- **GIVEN EXERCISE**: Print the listing below from its opening line through the line holding "a narrow neck.", both ends included.

- **DATASET EXTRACT**:

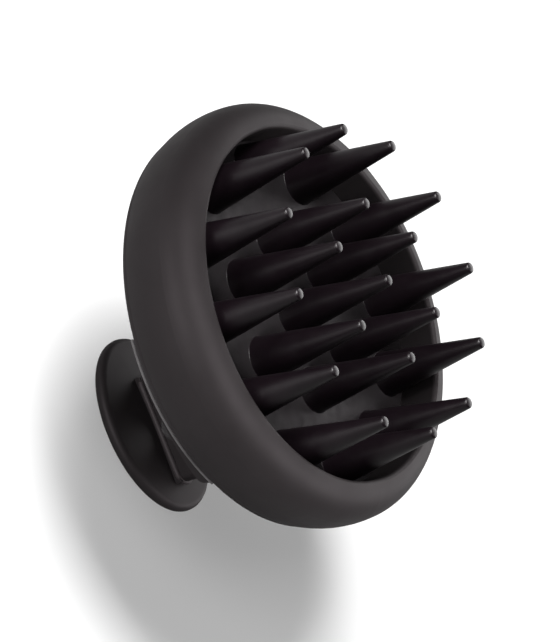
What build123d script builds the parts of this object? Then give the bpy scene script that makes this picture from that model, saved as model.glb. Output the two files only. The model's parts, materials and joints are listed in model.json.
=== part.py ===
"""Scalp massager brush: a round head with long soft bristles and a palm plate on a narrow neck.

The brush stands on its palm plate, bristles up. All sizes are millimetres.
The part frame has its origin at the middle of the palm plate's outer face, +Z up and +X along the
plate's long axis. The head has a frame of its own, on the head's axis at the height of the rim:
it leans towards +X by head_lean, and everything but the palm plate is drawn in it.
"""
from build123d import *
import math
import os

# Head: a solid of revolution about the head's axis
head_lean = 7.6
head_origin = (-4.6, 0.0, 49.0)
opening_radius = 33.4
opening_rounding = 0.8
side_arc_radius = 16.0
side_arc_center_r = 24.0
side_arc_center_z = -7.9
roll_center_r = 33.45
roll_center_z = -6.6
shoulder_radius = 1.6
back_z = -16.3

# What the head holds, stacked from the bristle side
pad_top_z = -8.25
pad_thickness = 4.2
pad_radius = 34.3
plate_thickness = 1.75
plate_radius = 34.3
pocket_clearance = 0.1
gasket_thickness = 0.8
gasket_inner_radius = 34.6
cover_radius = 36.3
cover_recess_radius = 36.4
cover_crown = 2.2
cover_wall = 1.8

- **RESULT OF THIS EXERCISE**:
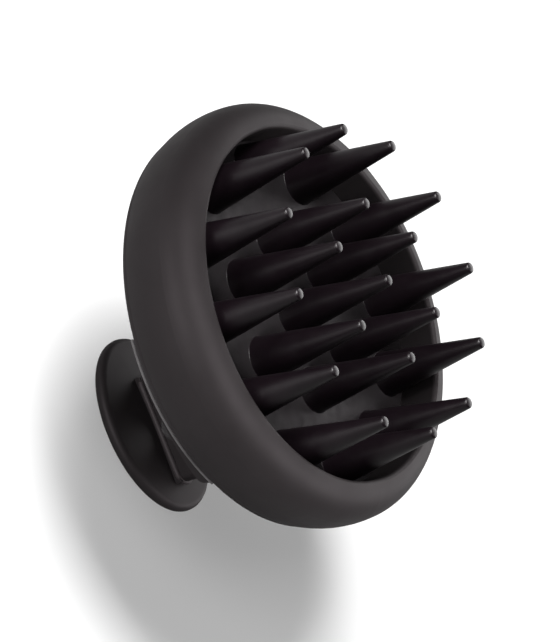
What build123d script builds the parts of this object? Then give the bpy scene script that makes this picture from that model, saved as model.glb. Output the two files only. The model's parts, materials and joints are listed in model.json.
=== part.py ===
"""Scalp massager brush: a round head with long soft bristles and a palm plate on a narrow neck.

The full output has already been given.